### [The request]
Your task is to write out the complete listing exactly as it is shown.

— start of Raw data —

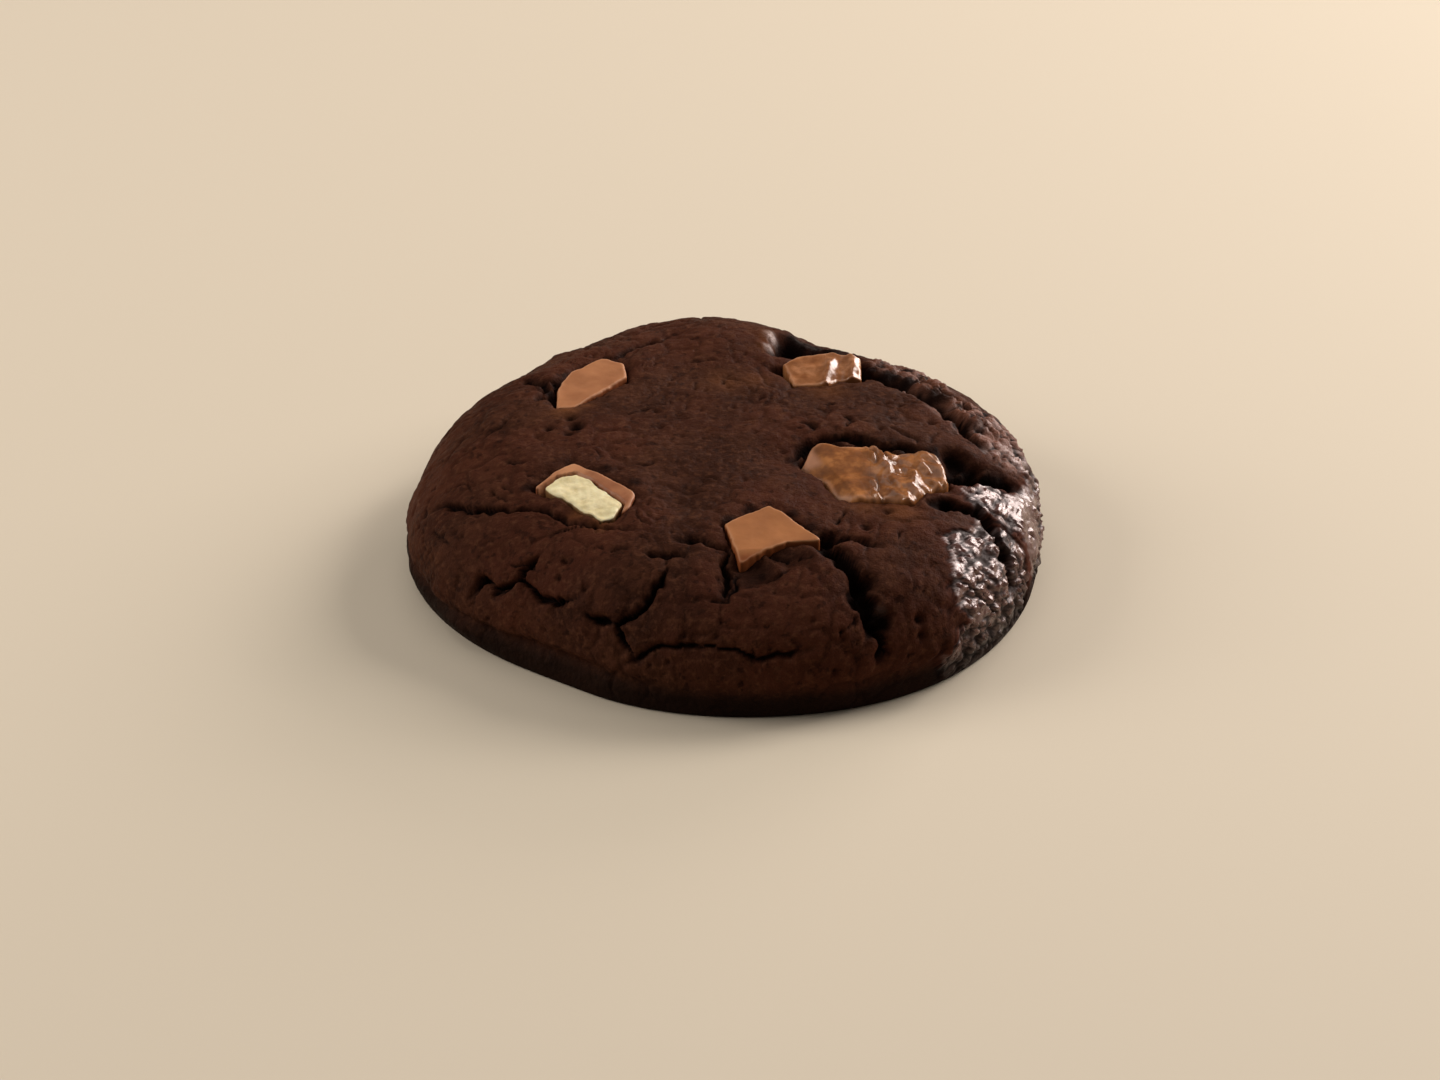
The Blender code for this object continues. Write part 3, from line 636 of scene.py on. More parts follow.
def cell_noise(x, y, grain, seed):
    """Return how far each point is from the nearest and the next of scattered centres."""
    size = NOISE_TABLE_SIZE
    scatter = np.random.default_rng(seed).uniform(0.0, 1.0, (2, size, size))
    u = x / grain
    v = y / grain
    column = np.floor(u).astype(int)
    row = np.floor(v).astype(int)
    nearest = np.full(x.shape, FAR)
    second = np.full(x.shape, FAR)
    for down in (-1, 0, 1):
        for across in (-1, 0, 1):
            centre_column = column + across
            centre_row = row + down
            at = (centre_row % size, centre_column % size)
            away = np.hypot(centre_column + scatter[0][at] - u, centre_row + scatter[1][at] - v)
            second = np.minimum(second, np.maximum(nearest, away))
            nearest = np.minimum(nearest, away)
    return nearest, second


def pebbles(x, y, grain, seed, shape):
    """Return the height of packed pebbles, given by their seam, roundness and share."""
    seam, roundness, share = shape
    nearest, second = cell_noise(x, y, grain, seed)
    return share * smooth_step((second - nearest) / seam) * (1.0 - roundness * nearest)


def distance_to_path(x, y, path, reach):
    """Return the distance to a path, and how far along it the nearest place is.

    Points further from the path than reach get a large distance.
    """
    points = np.array(path, dtype=float)
    nearest = np.full(x.shape, FAR)
    share = np.zeros(x.shape)
    low = points.min(axis=0) - reach
    high = points.max(axis=0) + reach
    close = np.nonzero((x > low[0]) & (x < high[0]) & (y > low[1]) & (y < high[1]))[0]
    near_x = x[close]
    near_y = y[close]
    best = np.full(near_x.shape, FAR)
    best_share = np.zeros(near_x.shape)
    lengths = np.hypot(*np.diff(points, axis=0).T)
    done = 0.0
    for start, end, length in zip(points[:-1], points[1:], lengths):
        ahead = (end - start) / length
        along = (near_x - start[0]) * ahead[0] + (near_y - start[1]) * ahead[1]
        along = np.clip(along, 0, length)
        away = np.hypot(near_x - start[0] - along * ahead[0], near_y - start[1] - along * ahead[1])
        closer = away < best
        best = np.where(closer, away, best)
        best_share = np.where(closer, (done + along) / lengths.sum(), best_share)
        done += length
    nearest[close] = best
    share[close] = best_share
    return nearest, share


def spots(x, y, places, power=2.0):
    """Return the heights of round bumps at the given places."""
    height = np.zeros(x.shape)
    for at_x, at_y, radius, high in places:
        reach = SPOT_REACH * radius
        close = np.nonzero((np.abs(x - at_x) < reach) & (np.abs(y - at_y) < reach))[0]
        away = np.hypot(x[close] - at_x, y[close] - at_y) / radius
        height[close] = np.maximum(height[close], high * np.exp(-away ** power))
    return height


def zone(x, y, places, softness=ZONE_SOFTNESS):
    """Return 1 inside the given circles and 0 outside, with an uneven soft edge."""
    inside = np.zeros(x.shape)
    edge = uneven(x, y, *ZONE_EDGE)
    for at_x, at_y, radius in places:
        away = np.hypot(x - at_x, y - at_y) + edge
        inside = np.maximum(inside, smooth_step((radius - away) / softness))
    return inside


def ridge(x, y, shape):
    """Return the height of a soft ridge, given by its place, lean, half width and height."""
    at_x, at_y, lean, half_width, height = shape
    return height * np.exp(-((x - at_x - lean * (y - at_y)) / half_width) ** 2)


def profile():
    """Return the dough's profile: length of the path over it, radius and height."""
    turn = np.linspace(0.0, math.pi / 2, TOP_STEPS)
    radius = DOUGH_RADIUS * np.sin(turn) ** (2 / SHOULDER_POWER)
    height = WIDEST_HEIGHT + (DOUGH_HEIGHT - WIDEST_HEIGHT) * np.cos(turn)
    tuck = np.linspace(0.0, math.pi / 2, FOOT_STEPS)[1:]
    radius = np.append(radius, DOUGH_RADIUS - FOOT_TUCK * (1 - np.cos(tuck)))
    height = np.append(height, WIDEST_HEIGHT * (1 - np.sin(tuck)))
    steps = np.hypot(np.diff(radius), np.diff(height))
    path = np.append(0.0, np.cumsum(steps))
    return path, radius, height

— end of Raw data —

### [Written answer]
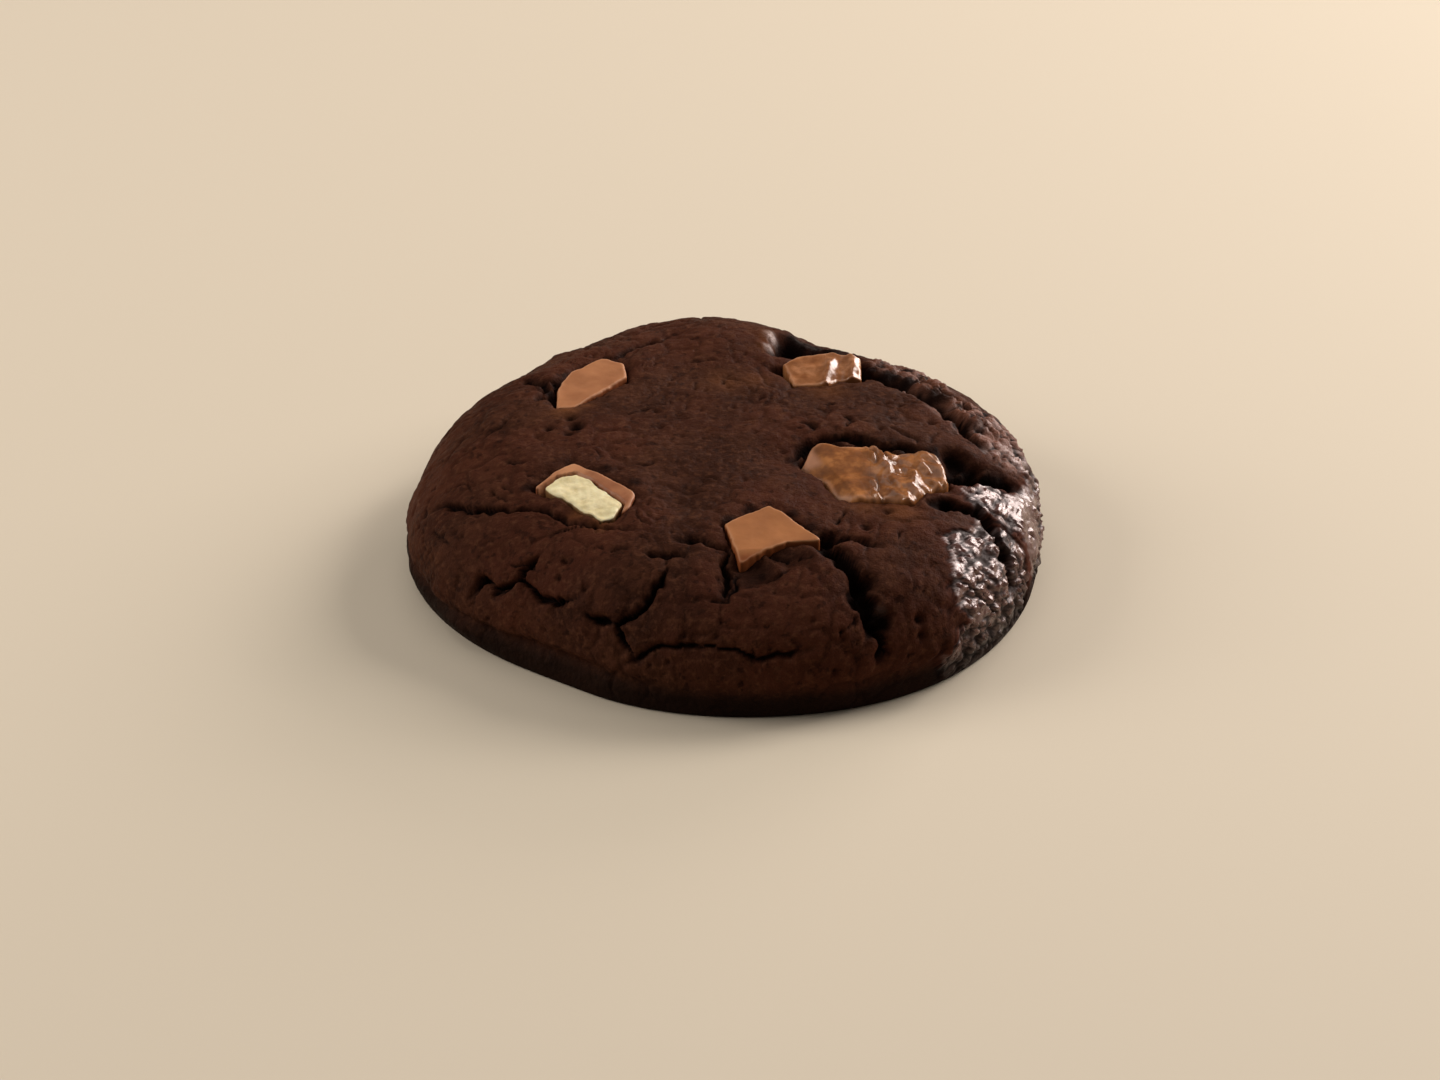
The Blender code for this object continues. Write part 3, from line 636 of scene.py on. More parts follow.
def cell_noise(x, y, grain, seed):
    """Return how far each point is from the nearest and the next of scattered centres."""
    size = NOISE_TABLE_SIZE
    scatter = np.random.default_rng(seed).uniform(0.0, 1.0, (2, size, size))
    u = x / grain
    v = y / grain
    column = np.floor(u).astype(int)
    row = np.floor(v).astype(int)
    nearest = np.full(x.shape, FAR)
    second = np.full(x.shape, FAR)
    for down in (-1, 0, 1):
        for across in (-1, 0, 1):
            centre_column = column + across
            centre_row = row + down
            at = (centre_row % size, centre_column % size)
            away = np.hypot(centre_column + scatter[0][at] - u, centre_row + scatter[1][at] - v)
            second = np.minimum(second, np.maximum(nearest, away))
            nearest = np.minimum(nearest, away)
    return nearest, second


def pebbles(x, y, grain, seed, shape):
    """Return the height of packed pebbles, given by their seam, roundness and share."""
    seam, roundness, share = shape
    nearest, second = cell_noise(x, y, grain, seed)
    return share * smooth_step((second - nearest) / seam) * (1.0 - roundness * nearest)


def distance_to_path(x, y, path, reach):
    """Return the distance to a path, and how far along it the nearest place is.

    Points further from the path than reach get a large distance.
    """
    points = np.array(path, dtype=float)
    nearest = np.full(x.shape, FAR)
    share = np.zeros(x.shape)
    low = points.min(axis=0) - reach
    high = points.max(axis=0) + reach
    close = np.nonzero((x > low[0]) & (x < high[0]) & (y > low[1]) & (y < high[1]))[0]
    near_x = x[close]
    near_y = y[close]
    best = np.full(near_x.shape, FAR)
    best_share = np.zeros(near_x.shape)
    lengths = np.hypot(*np.diff(points, axis=0).T)
    done = 0.0
    for start, end, length in zip(points[:-1], points[1:], lengths):
        ahead = (end - start) / length
        along = (near_x - start[0]) * ahead[0] + (near_y - start[1]) * ahead[1]
        along = np.clip(along, 0, length)
        away = np.hypot(near_x - start[0] - along * ahead[0], near_y - start[1] - along * ahead[1])
        closer = away < best
        best = np.where(closer, away, best)
        best_share = np.where(closer, (done + along) / lengths.sum(), best_share)
        done += length
    nearest[close] = best
    share[close] = best_share
    return nearest, share


def spots(x, y, places, power=2.0):
    """Return the heights of round bumps at the given places."""
    height = np.zeros(x.shape)
    for at_x, at_y, radius, high in places:
        reach = SPOT_REACH * radius
        close = np.nonzero((np.abs(x - at_x) < reach) & (np.abs(y - at_y) < reach))[0]
        away = np.hypot(x[close] - at_x, y[close] - at_y) / radius
        height[close] = np.maximum(height[close], high * np.exp(-away ** power))
    return height


def zone(x, y, places, softness=ZONE_SOFTNESS):
    """Return 1 inside the given circles and 0 outside, with an uneven soft edge."""
    inside = np.zeros(x.shape)
    edge = uneven(x, y, *ZONE_EDGE)
    for at_x, at_y, radius in places:
        away = np.hypot(x - at_x, y - at_y) + edge
        inside = np.maximum(inside, smooth_step((radius - away) / softness))
    return inside


def ridge(x, y, shape):
    """Return the height of a soft ridge, given by its place, lean, half width and height."""
    at_x, at_y, lean, half_width, height = shape
    return height * np.exp(-((x - at_x - lean * (y - at_y)) / half_width) ** 2)


def profile():
    """Return the dough's profile: length of the path over it, radius and height."""
    turn = np.linspace(0.0, math.pi / 2, TOP_STEPS)
    radius = DOUGH_RADIUS * np.sin(turn) ** (2 / SHOULDER_POWER)
    height = WIDEST_HEIGHT + (DOUGH_HEIGHT - WIDEST_HEIGHT) * np.cos(turn)
    tuck = np.linspace(0.0, math.pi / 2, FOOT_STEPS)[1:]
    radius = np.append(radius, DOUGH_RADIUS - FOOT_TUCK * (1 - np.cos(tuck)))
    height = np.append(height, WIDEST_HEIGHT * (1 - np.sin(tuck)))
    steps = np.hypot(np.diff(radius), np.diff(height))
    path = np.append(0.0, np.cumsum(steps))
    return path, radius, height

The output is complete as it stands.